Verantwortung der Schweiz und Europa
Europäische Staaten sind mitverantwortlich an der Situation in vielen afrikanischen Staaten. Konzerne mit Sitz in der Schweiz plündern afrikanische Staaten – wie die Paradise Papers gezeigt haben. Damit sind die europäischen Staaten mitverantwortlich für die Flucht von Hunderttausenden von Menschen. Indem die Schweiz die EU-Politik der Externalisierung der Aussengrenze unterstützt, trägt sie zur dramatischen Lage in Libyen und zur Verletzung der Rechte von Geflüchteten bei. Sophie Guignard, Co-Präsidentin von Solidarité sans frontières, kommentiert: «Das Treffen der Kontaktgruppe Mittelmeermittelmeer hat nichts mit der vielbesungenen humanitären Tradition der Schweiz zu tun». Sie fügte hinzu: «Wir dürfen nicht länger die Drecksarbeit der Abschottung afrikanischen Staaten übertragen, sondern müssen diese stoppen. Die neokoloniale Handels- und Wirtschaftspolitik muss endlich beendet werden.»

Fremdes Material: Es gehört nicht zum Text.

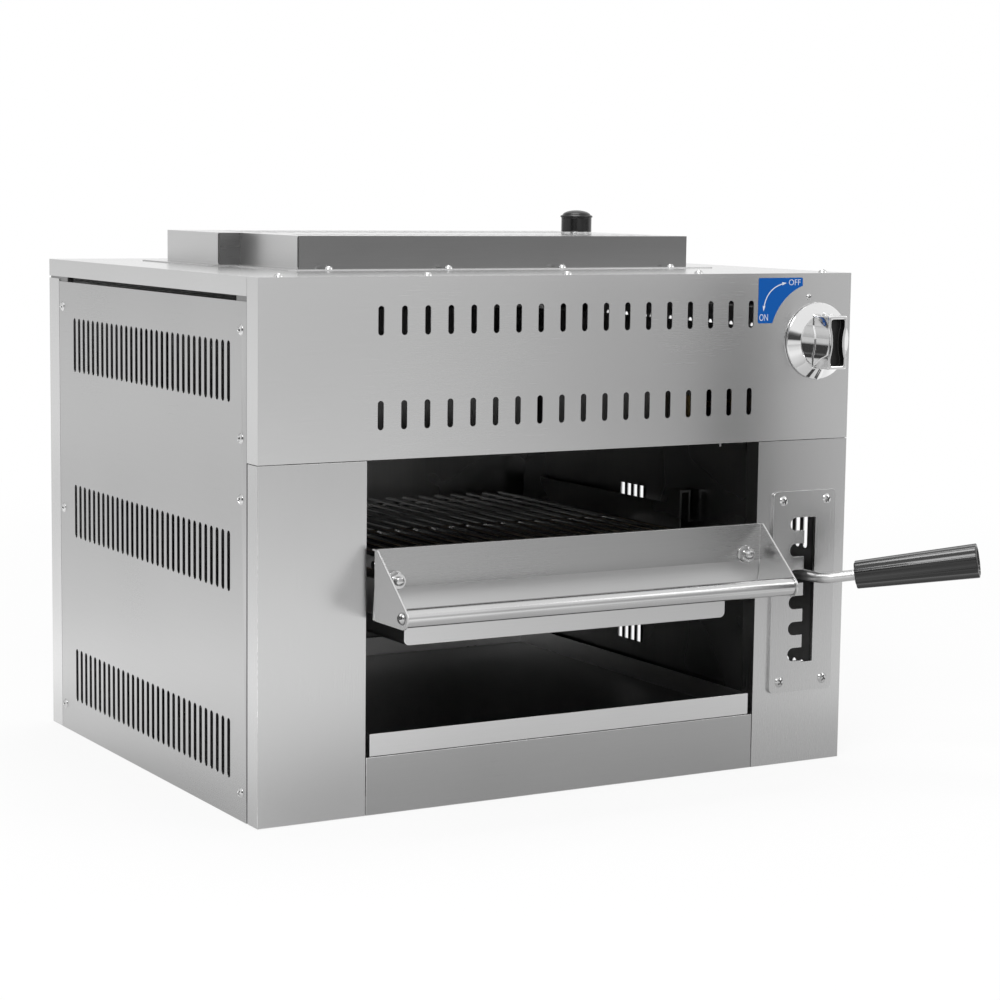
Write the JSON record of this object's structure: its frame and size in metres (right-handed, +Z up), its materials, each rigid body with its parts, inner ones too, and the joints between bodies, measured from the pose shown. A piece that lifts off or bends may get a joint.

Forderungen von Solidarité sans frontières:
- Es braucht sichere und legale Fluchtwege
- Die finanzielle, institutionelle und materielle Unterstützung der libyschen Küstenwache muss sofort gestoppt werden
- Die Seenotrettung durch zivile Akteure darf nicht länger kriminalisiert werden
- In der Schweiz müssen Geflüchtete Schutz finden. Das SEM soll die rücksichtslose Anwendung der Dublin-Verordnung stoppen und keine Menschen mehr nach Italien und in andere Länder ausschaffen.